Lucy Qiu, in the Columbia Spectator (April 8, 2004):

Columbia kicked off a new four-part lecture series titled"Our Past Engaged: Four Turning Points in Columbia's Recent History" last night in Low Library with a lecture given by professor of history Kenneth T. Jackson focusing on the interaction of the University and the city in the years between the Civil War and the Progressive Era.

Jackson suggested that the University, at least during the second half of the 19th century and the early 20th century, did not embrace its location but rather distanced itself from the city. Additionally, the growth of the University, with respect to its size, diversity, and even its intellectual attitude, did not parallel the immense development of New York City during the same period.

Jackson started his lecture by first praising Columbia University for its 250 years of history. Indeed, he pointed out, in 1754, when the Columbia was first created as King's College,"there was no such thing as the United States yet."

He went on to discuss the importance of the time period for New York City and for the University. It was during the 19th century that New York came to be both an important port city and in the later years, the emergent center of world capitalism. At the same time, Columbia moved its campus twice, first to 49th Street and Madison from its original location downtown in 1857, and then to its present location in Morningside Heights in 1897.

Just as the later half of the century was a time of tremendous change for the city, the period also marked a time of transformation for Columbia."Columbia became today's Columbia in the 1890s," said Jackson.

Nevertheless, Jackson went on to say that Columbia's transformation did not match that of the city and that"for large periods of history, Columbia did not keep pace with the city."

"New York, by 1854 was an unrivaled metropolis in the Western Hemisphere," said Jackson."However, in 1854, Columbia College only had 6 faculty members and 142 students."

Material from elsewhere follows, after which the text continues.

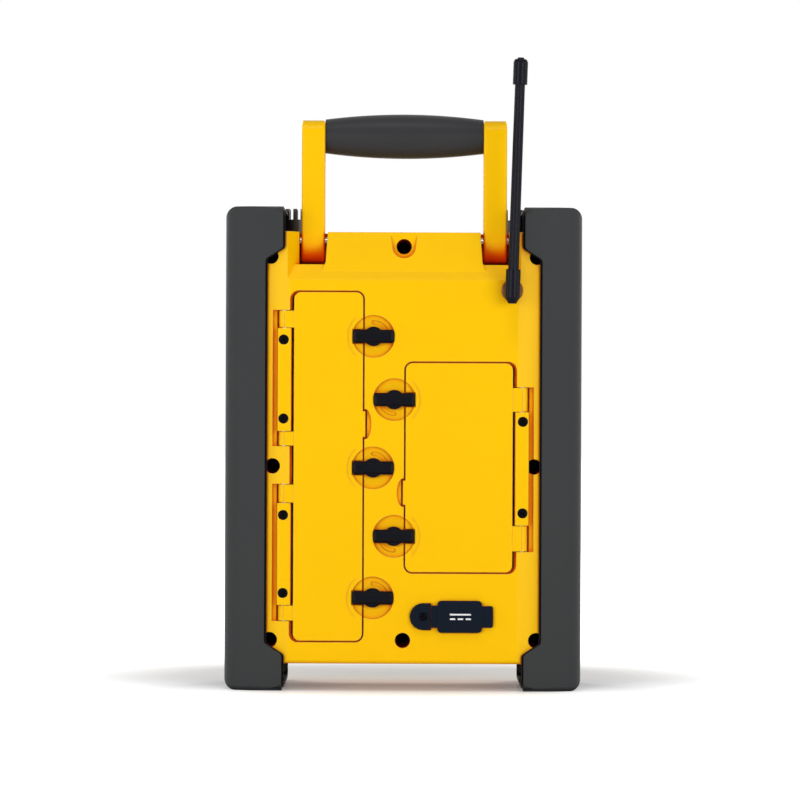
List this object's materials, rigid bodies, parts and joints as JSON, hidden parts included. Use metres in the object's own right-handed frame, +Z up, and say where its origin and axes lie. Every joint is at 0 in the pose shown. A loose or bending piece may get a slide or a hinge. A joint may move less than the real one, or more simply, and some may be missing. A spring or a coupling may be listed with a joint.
{
  "type": "jobsite radio",
  "caption": "Rugged upright jobsite radio: moulded casing between corner bumpers, folding carrying handle, whip aerial, latched hinged doors at the back and a loudspeaker at the front.",
  "frame": {"origin": "on the surface the radio stands on, in the middle of its width and of its depth over everything", "axes": "+Z up, -Y out of the loudspeaker, +Y out of the doors; seen from behind, +X is to the left"},
  "size_m": [0.215, 0.1428, 0.3801],
  "materials": {
    "casing_yellow": "satin, fine spark texture",
    "bumper_grey": "soft matte",
    "black_plastic": "satin",
    "knob_black": "satin",
    "grip_rubber": "soft matte",
    "seal_rubber": "matte",
    "cover_rubber": "soft matte",
    "aerial_rubber": "satin",
    "bronze": "dark plated, turned",
    "screw_black": "black oxide",
    "screw_steel": "zinc plated",
    "contact_nickel": "nickel plated",
    "grille_steel": "powder coated",
    "basket_steel": "black painted",
    "ferrite": "bare",
    "cone_paper": "fibrous matte",
    "panel_gloss": "gloss",
    "window_clear": "clear acrylic",
    "display_grey": "matte",
    "button_rubber": "matte",
    "board_green": "lacquered",
    "pot_metal": "plated can"
  },
  "bodies": {
    "casing": {"rear_housing": "casing_yellow", "front_housing": "casing_yellow", "battery_bay": "casing_yellow", "device_bay": "casing_yellow", "battery_hinge_bars": "casing_yellow", "device_hinge_bar": "casing_yellow", "left_bumper": "bumper_grey", "right_bumper": "bumper_grey", "case_seal": "seal_rubber", "case_screws": "screw_black", "hinge_bar_screws": "screw_black", "hinge_pins": "screw_steel", "handle_pivots": "screw_steel", "board_screws": "screw_steel", "grille_screws": "screw_black", "dc_cover_screw": "screw_black", "battery_springs": "contact_nickel", "battery_contacts": "contact_nickel", "aux_socket": "black_plastic", "dc_jack": "black_plastic", "dc_cover_anchor": "cover_rubber", "antenna_socket": "bronze", "antenna_nut": "bronze", "volume_pot": "pot_metal", "tuning_encoder": "pot_metal", "speaker_grille": "grille_steel", "grille_ring": "black_plastic", "speaker_basket": "basket_steel", "speaker_cone": "cone_paper", "speaker_magnet": "ferrite", "control_panel": "panel_gloss", "display_window": "window_clear", "display_module": "display_grey", "control_board": "board_green", "main_board": "board_green"},
    "battery_door": {"battery_door": "casing_yellow", "battery_door_seal": "seal_rubber"},
    "device_door": {"device_door": "casing_yellow", "device_door_seal": "seal_rubber"},
    "cover_flap": {"dc_cover_flap": "cover_rubber"},
    "aerial": {"antenna_boot": "aerial_rubber", "antenna_mast": "aerial_rubber", "antenna_tip": "aerial_rubber"},
    "handle": {"handle_arm_left": "casing_yellow", "handle_arm_right": "casing_yellow", "handle_core": "black_plastic", "handle_grip": "grip_rubber"},
    "volume_knob": {"volume_knob": "knob_black"},
    "tuning_knob": {"tuning_knob": "knob_black"},
    "battery_latch_top": {"battery_latch_top": "black_plastic"},
    "battery_latch_middle": {"battery_latch_middle": "black_plastic"},
    "battery_latch_bottom": {"battery_latch_bottom": "black_plastic"},
    "device_latch_top": {"device_latch_top": "black_plastic"},
    "device_latch_bottom": {"device_latch_bottom": "black_plastic"},
    "button_1": {"button_1": "button_rubber"},
    "button_2": {"button_2": "button_rubber"},
    "button_3": {"button_3": "button_rubber"},
    "button_4": {"button_4": "button_rubber"},
    "button_5": {"button_5": "button_rubber"}
  },
  "joints": [
    {"name": "battery_door_hinge", "type": "hinge", "parent": "casing", "child": "battery_door", "pos_m": [0.0715, 0.0538, 0.13485], "axis": [0, 0, -1], "range_deg": [0, 100]},
    {"name": "device_door_hinge", "type": "hinge", "parent": "casing", "child": "device_door", "pos_m": [-0.0712, 0.0538, 0.1344], "axis": [0, 0, 1], "range_deg": [0, 100]},
    {"name": "cover_flap_bend", "type": "hinge", "parent": "casing", "child": "cover_flap", "pos_m": [-0.017, 0.0605, 0.045], "axis": [0, 0, -1], "range_deg": [0, 110], "stiffness_Nm_per_rad": 0.002},
    {"name": "aerial_swivel", "type": "hinge", "parent": "casing", "child": "aerial", "pos_m": [-0.065, 0.067, 0.2409], "axis": [0, -1, 0], "range_deg": [-90, 90]},
    {"name": "handle_fold", "type": "hinge", "parent": "casing", "child": "handle", "pos_m": [0, 0.028, 0.2706], "axis": [-1, 0, 0], "range_deg": [0, 90]},
    {"name": "volume_turn", "type": "hinge", "parent": "casing", "child": "volume_knob", "pos_m": [0.067, -0.03, 0.28], "axis": [0, 0, 1], "range_deg": [-150, 150]},
    {"name": "tuning_turn", "type": "hinge", "parent": "casing", "child": "tuning_knob", "pos_m": [-0.067, -0.03, 0.28], "axis": [0, 0, 1], "continuous": true},
    {"name": "battery_latch_top_turn", "type": "hinge", "parent": "casing", "child": "battery_latch_top", "pos_m": [0.0181, 0.058, 0.213], "axis": [0, 1, 0], "range_deg": [0, 90]},
    {"name": "battery_latch_middle_turn", "type": "hinge", "parent": "casing", "child": "battery_latch_middle", "pos_m": [0.0181, 0.058, 0.1341], "axis": [0, 1, 0], "range_deg": [0, 90]},
    {"name": "battery_latch_bottom_turn", "type": "hinge", "parent": "casing", "child": "battery_latch_bottom", "pos_m": [0.0181, 0.058, 0.0561], "axis": [0, 1, 0], "range_deg": [0, 90]},
    {"name": "device_latch_top_turn", "type": "hinge", "parent": "casing", "child": "device_latch_top", "pos_m": [0.0055, 0.058, 0.1751], "axis": [0, 1, 0], "range_deg": [0, 90]},
    {"name": "device_latch_bottom_turn", "type": "hinge", "parent": "casing", "child": "device_latch_bottom", "pos_m": [0.0055, 0.058, 0.0931], "axis": [0, 1, 0], "range_deg": [0, 90]},
    {"name": "button_1_press", "type": "slide", "parent": "casing", "child": "button_1", "axis": [0, 1, 0], "range_m": [0, 0.0012], "stiffness_N_per_m": 400, "springref_m": -0.001},
    {"name": "button_2_press", "type": "slide", "parent": "casing", "child": "button_2", "axis": [0, 1, 0], "range_m": [0, 0.0012], "stiffness_N_per_m": 400, "springref_m": -0.001},
    {"name": "button_3_press", "type": "slide", "parent": "casing", "child": "button_3", "axis": [0, 1, 0], "range_m": [0, 0.0012], "stiffness_N_per_m": 400, "springref_m": -0.001},
    {"name": "button_4_press", "type": "slide", "parent": "casing", "child": "button_4", "axis": [0, 1, 0], "range_m": [0, 0.0012], "stiffness_N_per_m": 400, "springref_m": -0.001},
    {"name": "button_5_press", "type": "slide", "parent": "casing", "child": "button_5", "axis": [0, 1, 0], "range_m": [0, 0.0012], "stiffness_N_per_m": 400, "springref_m": -0.001}
  ]
}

Secondly, Jackson suggests that the attitude of the University remained rather unreceptive and even hostile to the city. Making a joke about Columbia's relatively insignificant presence in the history of New York, Jackson says,"Mike Wallace, in his book concerning the history of New York, writes less about Columbia than he does about brothels in the city."

"For so long, Columbia wished it was in Hanover, or Cambridge, or New Haven ... The trustees thought that the institution should be set in a more bucolic, safe environment, away from the city, better for scholarship," added Jackson.

In this sense, according to Jackson, Columbia saw the city as"a problem, and not an opportunity."

Lastly, Jackson pointed out the disparity that existed between the diversity of the city and the diversity at the University.

He said that by the early 20th century, New York was a world city with ethnic groups from all over the world; the University, in contrast, did not welcome such diversity inside its gates.

For the time between the Civil War and the Progressive Era, Jackson argued, Columbia remained mainly Episcopalian while the city was experiencing mass immigration and an explosion of diversity.

"The University did not break with tradition upheld by similar institutions, and adopted subtle and not so subtle ways of limiting and restricting certain groups," said Jackson."All institutions tended to discriminate, but Columbia could have been different."

"Could Columbia have been what its location allowed it to be, by embracing the diversity of the city?" asked Jackson. He suggested that perhaps Columbia"missed an opportunity" in not doing so.